Seit seiner Einführung hat er gegenüber dem US-Dollar deutlich an Wert gewonnen und sorgt für niedrige Inflationsraten sowie eine hohe Kaufkraft. Die Inflationsrate ist geringer als in den letzten zehn Jahren der D-Mark. Weltweit ist der Euro neben dem US-Dollar zur zweiten Leitwährung geworden.

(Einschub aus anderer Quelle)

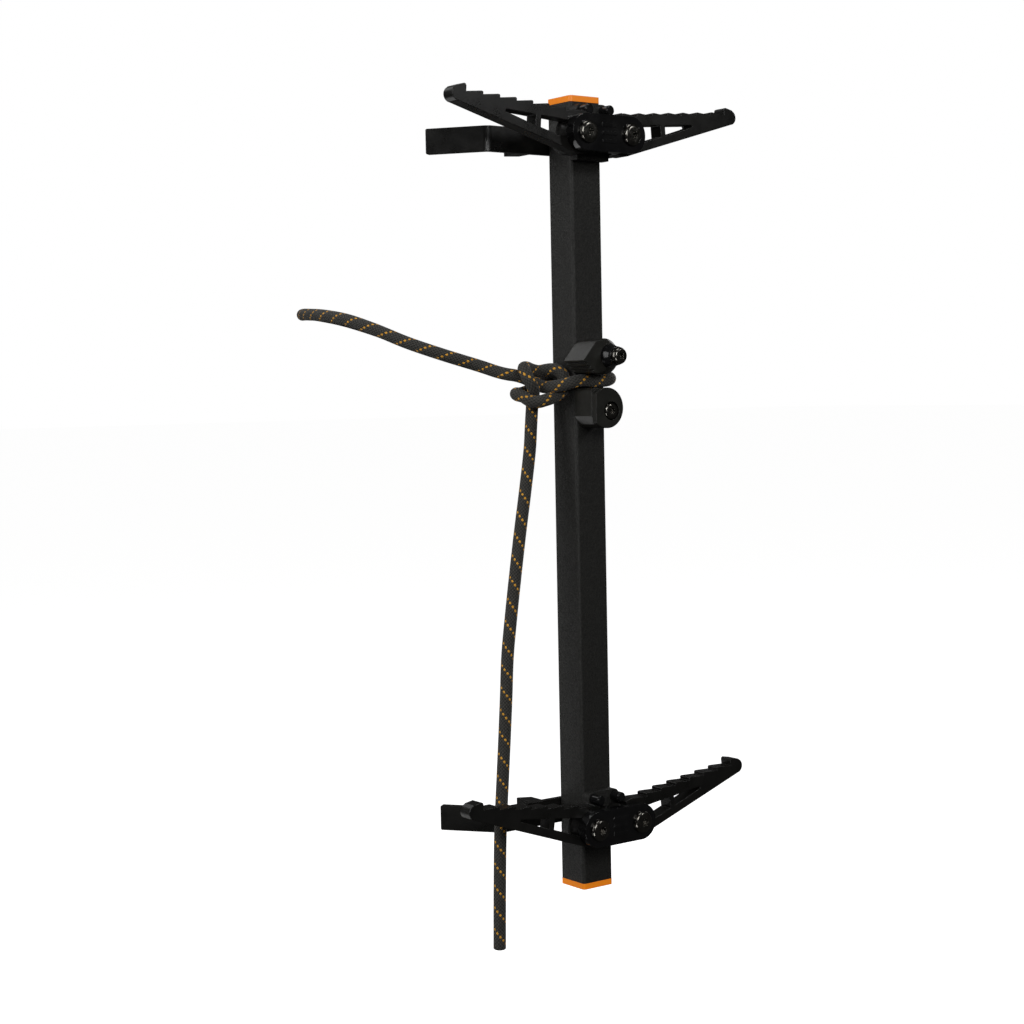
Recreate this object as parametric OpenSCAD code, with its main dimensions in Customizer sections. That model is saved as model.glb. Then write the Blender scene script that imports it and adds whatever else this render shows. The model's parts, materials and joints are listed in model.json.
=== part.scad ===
// Climbing stick: a square tube with two pairs of folding step arms, two
// brackets that bear on the trunk, and a rope that is gripped by two cams.
// Lengths are in millimetres. +Z is up, and -Y is the climber's side.
// The origin is on the plane where the spurs bear on the trunk, midway up the tube.

/* [Tube] */
// Overall length of the stick, end caps included
stick_l = 508; // [500:1:560]
// Outer width of the square tube
tube_w = 24; // [23:0.5:25]
// Wall thickness of the tube
tube_wall = 1.6; // [1.2:0.1:2]
// Outer corner radius of the tube
tube_r = 2; // [1:0.5:3]
// Visible thickness of each end cap
cap_lip = 3.8; // [3:0.1:5]
// Length of the plug that holds each end cap
cap_plug = 16; // [10:1:18]

/* [Step arms] */
// Height of the lower pivots above the stick's foot
low_pivot_z = 44.4; // [44:0.2:46]
// Distance from the lower pivots to the upper pivots
pivot_rise = 437.6; // [430:0.2:438]
// Distance of each pivot from the centre of the stick
pivot_x = 17.5; // [17.4:0.1:17.8]
// Thickness of each arm
arm_t = 9.5; // [9:0.1:9.5]
// Lift of the upper arms above level, in degrees
high_lift = 4.5; // [4:0.1:8]
// Lift of the lower arms above level, in degrees
low_lift = 7.8; // [4:0.1:10]
// Distance between the teeth
tooth_pitch = 12.5; // [12:0.1:12.6]
// Drop of the step from one tooth to the next
tooth_drop = 2.2; // [1.5:0.1:2.4]

/* [Tree brackets] */
// Height of the flat bar
bar_h = 16; // [14:1:18]
// Thickness of the flat bar
bar_t = 4; // [3:0.5:4]
// Half width of the straight part of the bar
bar_half = 59; // [56:1:62]
// Angle by which each wing is bent towards the trunk
wing_bend = 52.9; // [45:0.1:55]
// Length of each wing from the bend to its tip
wing_l = 41.4; // [35:0.1:44]
// Reach of the spurs from the tube's back to the trunk
spur_reach = 19; // [17:0.5:20]

/* [Rope cams] */
// Height of the upper cam's bolt above the stick's foot
high_cam_z = 343.5; // [343:0.1:344]
// Height of the lower cam's bolt above the stick's foot
low_cam_z = 309; // [308.5:0.1:309.5]
// Diameter of the rope
rope_d = 8; // [7:0.1:8]

/* [Hidden] */
$fn = 96;
half_w = tube_w / 2;
bore_w = tube_w - 2 * tube_wall;
high_pivot_z = low_pivot_z + pivot_rise;
low_bar_z = 48.5;
high_bar_z = 481;
tree_gap = half_w + spur_reach;

// Layers of a pivot, counted forward from the tube's centre
bracket_t = 6.9;
bracket_front = half_w + bracket_t;
arm_gap = 0.3;
arm_back = bracket_front + arm_gap;
arm_front = arm_back + arm_t;
plate_back = arm_front + arm_gap;
plate_t = 7;
plate_front = plate_back + plate_t;

bolt_r = 3.97;
bolt_head_r = 6.95;
bolt_head_h = 3;
sleeve_r = 5.5;
running_fit = 0.05;
bush_r = 7;
insert_r = 5.5;
washer_r = 8.75;
washer_t = 1.1;
plate_r = 11.5;
pin_r = 3.25;
pin_x = 8.4;
pin_rise = 15.8;
pin_front = 27;
m6_r = 3;
m6_hole_r = 3.1;
m6_head_r = 5.4;
rivet_x = 8.4;
rivet_r = 1.6;

// An arm's outline, with its pivot at the origin
hub_r = 12.7;
tooth_z = 14.6;
teeth = 6;
crown_r = 14.5;
heel_r = 17;
under_slope = 11.45;
tip_x = 92.8;
tip_z = 10.6;
tip_r = 4.65;
lip_h = 17;

// Spurs and wings
spur_w = 9;
spur_out = 33;
spur_slant = 4;
bend_in = 3;
bend_out = bend_in + bar_t;
bend_x = bar_half - bend_out * tan(wing_bend / 2);
stub_l = 31;

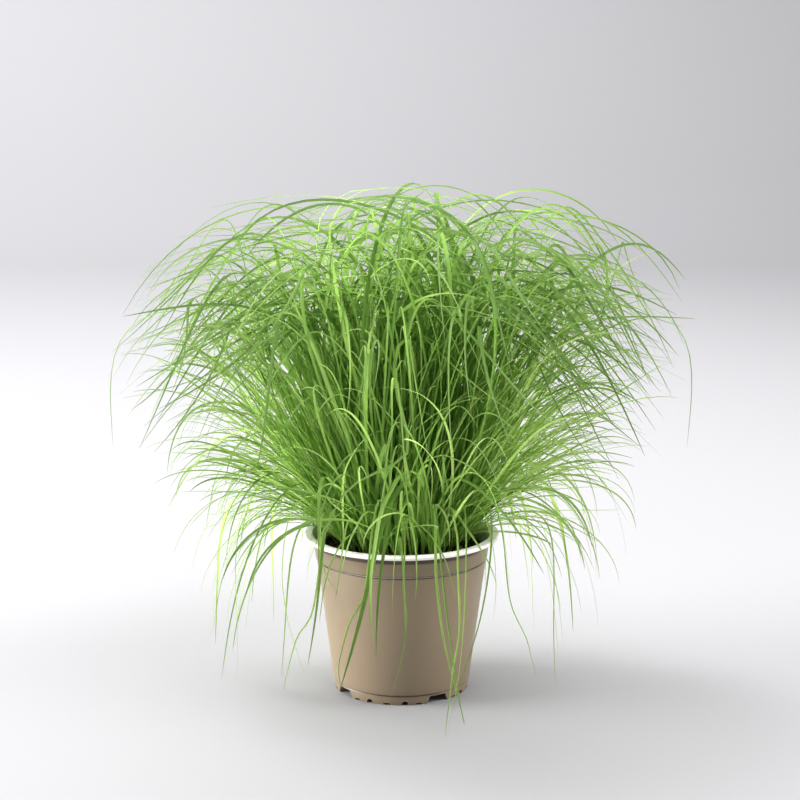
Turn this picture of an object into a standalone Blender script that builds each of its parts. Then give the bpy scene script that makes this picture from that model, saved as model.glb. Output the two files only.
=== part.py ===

Szenario: Zurück zur D-Mark

Eine Wiedereinführung von Nationalwährungen wird es nicht ohne erhebliche Einbußen geben. Eine Umstellung auf die D-Mark würde sicherlich viele Investoren anziehen und die D-Mark erheblich aufwerten. Mit der Folge, dass nicht nur die deutschen Exporte deutlich teurer werden, sondern auch eine Rezession mit einem dramatischen Anstieg der Arbeitslosigkeit einsetzen würde. In den gegenwärtigen Krisenstaaten würde eine Wiedereinführung ihrer Nationalwährung dahingegen zu Abwertungen führen. Dies bedeutet, dass sie zwar ihre Waren günstig anbieten und ihre Arbeitslosigkeit abbauen könnten, aber gleichzeitig dann wohl nicht ihre Schulden aus den Rettungspaketen zurückzahlen, die in Euro bestehen bleiben. Und der deutsche Steuerzahler würde auf riesigen Verlusten sitzen bleiben.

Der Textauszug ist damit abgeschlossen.